Speaking of talented students…I recently got together with some talented local artists – who happen to still be in school! It was all a part of my annual Congressional Art Competition. Congratulations to Amaya Belden-Reeves for taking first place with her work entitled ‘Amidst Reality.’ I can’t wait to welcome her to Washington D.C. to hang her painting up at the Capitol. Thanks to everyone who showed up and celebrated the submissions of so many talented young people.


Having clean, quality water that is accessible to all families is important for our communities. I enjoyed sitting down with the leaders of the Silverdale Water District to learn more about their innovations - like using recycled water - to help keep our community growing in a sustainable way!

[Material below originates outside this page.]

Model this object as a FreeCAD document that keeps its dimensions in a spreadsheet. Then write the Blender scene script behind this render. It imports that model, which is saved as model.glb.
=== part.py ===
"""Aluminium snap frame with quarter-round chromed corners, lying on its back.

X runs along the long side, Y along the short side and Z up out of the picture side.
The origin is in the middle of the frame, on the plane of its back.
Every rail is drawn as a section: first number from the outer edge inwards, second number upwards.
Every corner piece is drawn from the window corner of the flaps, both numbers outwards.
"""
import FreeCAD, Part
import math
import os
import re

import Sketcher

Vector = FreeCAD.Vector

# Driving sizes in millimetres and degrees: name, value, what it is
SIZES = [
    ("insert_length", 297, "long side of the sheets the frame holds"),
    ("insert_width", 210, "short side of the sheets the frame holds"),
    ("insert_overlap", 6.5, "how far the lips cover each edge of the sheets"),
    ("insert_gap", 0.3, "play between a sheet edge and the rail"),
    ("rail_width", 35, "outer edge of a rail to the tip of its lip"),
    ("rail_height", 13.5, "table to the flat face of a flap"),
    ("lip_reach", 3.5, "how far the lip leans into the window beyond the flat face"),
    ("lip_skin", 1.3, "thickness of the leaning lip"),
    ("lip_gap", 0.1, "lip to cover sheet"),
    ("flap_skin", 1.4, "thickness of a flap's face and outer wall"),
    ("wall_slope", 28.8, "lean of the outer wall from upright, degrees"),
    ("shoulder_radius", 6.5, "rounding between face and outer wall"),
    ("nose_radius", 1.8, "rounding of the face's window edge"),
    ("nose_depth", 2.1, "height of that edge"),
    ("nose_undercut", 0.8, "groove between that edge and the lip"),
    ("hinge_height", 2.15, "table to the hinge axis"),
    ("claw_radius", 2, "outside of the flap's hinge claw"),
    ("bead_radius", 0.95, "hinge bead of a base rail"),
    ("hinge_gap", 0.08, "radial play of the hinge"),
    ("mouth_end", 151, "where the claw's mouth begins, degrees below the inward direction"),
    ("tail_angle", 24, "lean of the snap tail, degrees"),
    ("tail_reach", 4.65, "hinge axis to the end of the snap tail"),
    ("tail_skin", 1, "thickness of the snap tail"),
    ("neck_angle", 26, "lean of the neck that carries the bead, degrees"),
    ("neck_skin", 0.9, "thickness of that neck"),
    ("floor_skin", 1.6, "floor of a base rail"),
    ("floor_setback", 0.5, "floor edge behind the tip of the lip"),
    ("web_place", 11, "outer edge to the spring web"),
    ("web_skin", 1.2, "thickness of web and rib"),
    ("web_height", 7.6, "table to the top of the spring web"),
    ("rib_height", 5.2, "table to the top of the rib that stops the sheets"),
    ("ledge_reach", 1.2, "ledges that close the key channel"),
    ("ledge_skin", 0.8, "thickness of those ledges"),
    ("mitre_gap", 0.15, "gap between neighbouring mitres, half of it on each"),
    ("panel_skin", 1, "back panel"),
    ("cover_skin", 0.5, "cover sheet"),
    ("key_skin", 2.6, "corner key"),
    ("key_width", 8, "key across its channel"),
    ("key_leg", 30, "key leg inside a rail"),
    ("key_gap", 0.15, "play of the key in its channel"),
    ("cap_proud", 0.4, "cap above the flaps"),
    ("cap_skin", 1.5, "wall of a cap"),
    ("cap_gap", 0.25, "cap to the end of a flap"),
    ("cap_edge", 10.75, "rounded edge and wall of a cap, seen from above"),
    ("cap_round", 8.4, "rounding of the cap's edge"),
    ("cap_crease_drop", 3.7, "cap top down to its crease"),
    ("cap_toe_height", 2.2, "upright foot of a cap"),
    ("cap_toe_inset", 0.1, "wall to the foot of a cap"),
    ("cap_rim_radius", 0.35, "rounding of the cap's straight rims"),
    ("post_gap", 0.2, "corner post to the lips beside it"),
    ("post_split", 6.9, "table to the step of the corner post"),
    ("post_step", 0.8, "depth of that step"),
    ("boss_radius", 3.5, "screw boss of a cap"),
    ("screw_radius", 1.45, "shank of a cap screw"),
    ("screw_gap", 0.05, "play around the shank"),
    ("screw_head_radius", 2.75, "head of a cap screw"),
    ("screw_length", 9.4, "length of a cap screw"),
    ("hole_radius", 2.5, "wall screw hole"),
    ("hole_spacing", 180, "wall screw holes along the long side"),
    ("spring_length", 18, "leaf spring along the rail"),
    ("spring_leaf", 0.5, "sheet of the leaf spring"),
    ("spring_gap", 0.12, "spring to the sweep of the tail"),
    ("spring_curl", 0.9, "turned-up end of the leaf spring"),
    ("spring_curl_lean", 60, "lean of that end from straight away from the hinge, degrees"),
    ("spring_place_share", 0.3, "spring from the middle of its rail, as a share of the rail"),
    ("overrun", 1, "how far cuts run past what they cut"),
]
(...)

In our region it’s important that working families have access to affordable housing. I want to thank Michael and April with the Tacoma Housing Authority for giving me an update on the organization’s investments in Hilltop and expanded programs to serve low-income students and foster kids. As a member of the Appropriations Committee I’m going to continue supporting tools that combat homelessness and help folks in need access housing.

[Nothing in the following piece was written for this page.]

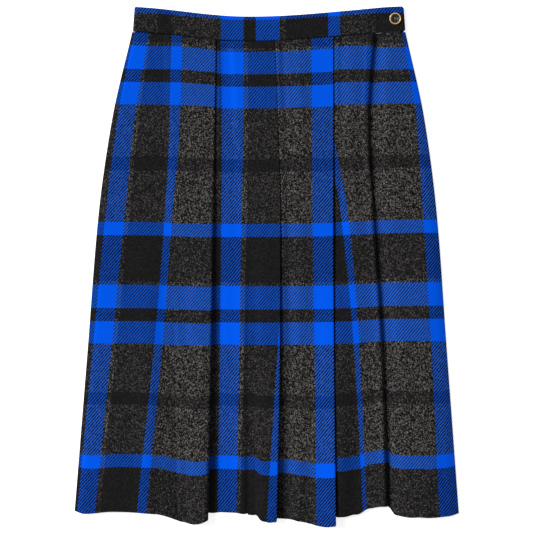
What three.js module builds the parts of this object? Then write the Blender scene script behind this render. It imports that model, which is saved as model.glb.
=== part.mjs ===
// A pleated plaid skirt laid flat on its back: front and back panels in knife pleats, one folded waistband
// and its button. Millimetres, X across the skirt, Y up to the waist, Z off the surface it lies on.
import * as THREE from "three";

// Driving sizes
const WALL = 1.2; // thickness of the woollen cloth
const AIR = 0.3; // room between two layers that lie on each other, and between two pieces at a seam
const PITCH = WALL + AIR;
const CLOTH_LENGTH = 616.9; // from the waistband's seam to the hem
const SEAM_Y = 301.6; // the waistband's seam, at the sides
const SEAM_DIP = 12.9; // how far the seam sags between the sides
const SEAM_LOW = { x: -21, left: 169, right: 225 }; // where it sags most, and how far the sag reaches each way
const DIP_FADE = 115; // the sag of the weave dies away over this length below the seam
const WAVE_START = 0.62; // the hem's waves begin at this share of the cloth's length
const PUFF_POWER = 1.5; // how the folds open from the waist to the hem
const FACET = 24; // longest facet across a panel, at the hem

// Heights of the cloth's mid surface above the floor, from the lowest layer up
const BACK_FACE = WALL / 2;
const BACK_TOP = BACK_FACE + 2 * PITCH; // third layer of a back pleat
const HIDDEN = BACK_TOP + PITCH; // lowest layer of a front pleat
const RETURN = HIDDEN + PITCH;
const FACE = RETURN + PITCH; // the layer that shows, pressed flat
const EDGE = BACK_FACE + PITCH; // the front's side edge, on the back's
const PRESSED = PITCH / 2; // bend radius of a fold that is pressed flat

// Distances below the seam at which the tables give the places of folds: waist, hip, thigh, calf and hem
const LEVELS = [0, 113, 235, 408, CLOTH_LENGTH];

// The front, from its left side to its right as it is seen. Each row is one line down the cloth: x at the five
// levels, z at the waist and at the hem, and how far the cloth droops below a straight hem there. A row with a
// depth is the outer edge of a knife pleat: the cloth turns under it by that depth, where its inner fold droops by
// `under`, then runs on below.
const FRONT = [
  { line: "left side", x: [-172, -198, -215.4, -229.3, -246], z: [EDGE, EDGE], droop: -1.5 },
  { line: "left shoulder", x: [-164.5, -189, -205, -218, -233.5], z: [4.8, 8], droop: 1.5 },
  { line: "left belly", x: [-142.5, -154, -164.5, -178.5, -198], z: [5.4, 11], droop: -1.5 },
  { line: "left dip", x: [-132.5, -132.5, -134, -136.5, -141.5], z: [5.6, 8.5], droop: 1.5 },
  { line: "left foot", x: [-124.5, -120.5, -119, -117, -113], z: [FACE, 12.5], droop: 10 },
  { line: "left crest", x: [-98, -95.5, -94, -93.5, -93], z: [FACE, 17.6], droop: 14 },
  { line: "left pleat", x: [-65, -66.5, -68, -71, -75], depth: [55.5, 51, 48, 43, 35], radius: 5.5, droop: 10, under: 4 },
  { line: "centre lee", x: [-58, -58, -59, -61, -64.5], z: [HIDDEN, 4.5], droop: 0 },
  { line: "centre rise", x: [-49.5, -45.5, -41.5, -39, -39], z: [5.2, 5.5], droop: 0 },
  { line: "centre foot", x: [-41.5, -35, -29, -26.5, -26.5], z: [FACE, 9], droop: 2 },
  { line: "centre bank", x: [-34, -27.5, -21, -17.5, -16], z: [FACE, 11], droop: 2.5 },
  { line: "centre crest", x: [-14.5, -11, -7, -6, -5], z: [FACE, 16.6], droop: 10 },
  { line: "centre pleat", x: [10, 14, 17.5, 16.5, 12], depth: [48.5, 46, 43.5, 40.5, 36], radius: 5, droop: 11, under: 0 },
  { line: "right lee", x: [18, 22, 25, 24.5, 20], z: [HIDDEN, 5.5], droop: 7.5 },
  { line: "right foot", x: [28.5, 32.5, 38, 46.5, 58], z: [FACE, 15], droop: 14 },
  { line: "right crest", x: [55.5, 57, 58, 61, 68.5], z: [FACE, 19.6], droop: 18 },
  { line: "right pleat", x: [85, 85, 84.8, 85.7, 88.2], depth: [53.5, 49.5, 43.8, 36.7, 27.7], radius: 6.5, droop: 16, under: 8 },
  { line: "side lee", x: [93, 93, 92, 93, 95.5], z: [HIDDEN, 4.5], droop: 5 },
  { line: "side slope", x: [109.5, 107, 107, 110.5, 116], z: [5.6, 7], droop: 2.5 },
  { line: "tuck brink", x: [131, 123.5, 128, 139, 142.5], z: [7, 10], droop: -7.5 },
  { line: "tuck lip", x: [136, 129.3, 135.5, 145.8, 152], z: [7.8, 10.5], droop: -8.3 },
  { line: "tuck valley", x: [141.5, 133.8, 140, 150.3, 156.5], z: [4.2, 2.4], droop: -8.5 },
  { line: "tuck bank", x: [148, 142, 147, 158, 166], z: [5.2, 12], droop: 3 },
  { line: "right belly", x: [158, 173.5, 183.5, 192.5, 196.5], z: [5.4, 13.5], droop: 6.5 },
  { line: "right shoulder", x: [169, 192.5, 208, 220, 233.5], z: [4.8, 8], droop: 4.5 },
  { line: "right side", x: [178, 202.5, 218.4, 231.1, 246.6], z: [EDGE, EDGE], droop: 1.5 },
];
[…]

Our men and women in uniform have sacrificed and worked hard to protect us. That's why I am honored to attend events like the Bremerton Armed Forces Day Parade. It was humbling to see the community out supporting the brave men and women that protect our nation, and the enthusiastic involvement from the many local organizations and businesses. Saturday evening, I also had the honor of introducing the Armed Forces Day Parade’s Grand Marshall and the evening’s keynote speaker Vice Admiral Nora Tyson, Commander of the 3rd Fleet. Admiral Tyson is a trailblazer, becoming the first woman to command a Naval Fleet. 

OK .. that’s all for now.  As always, I’m honored to represent you.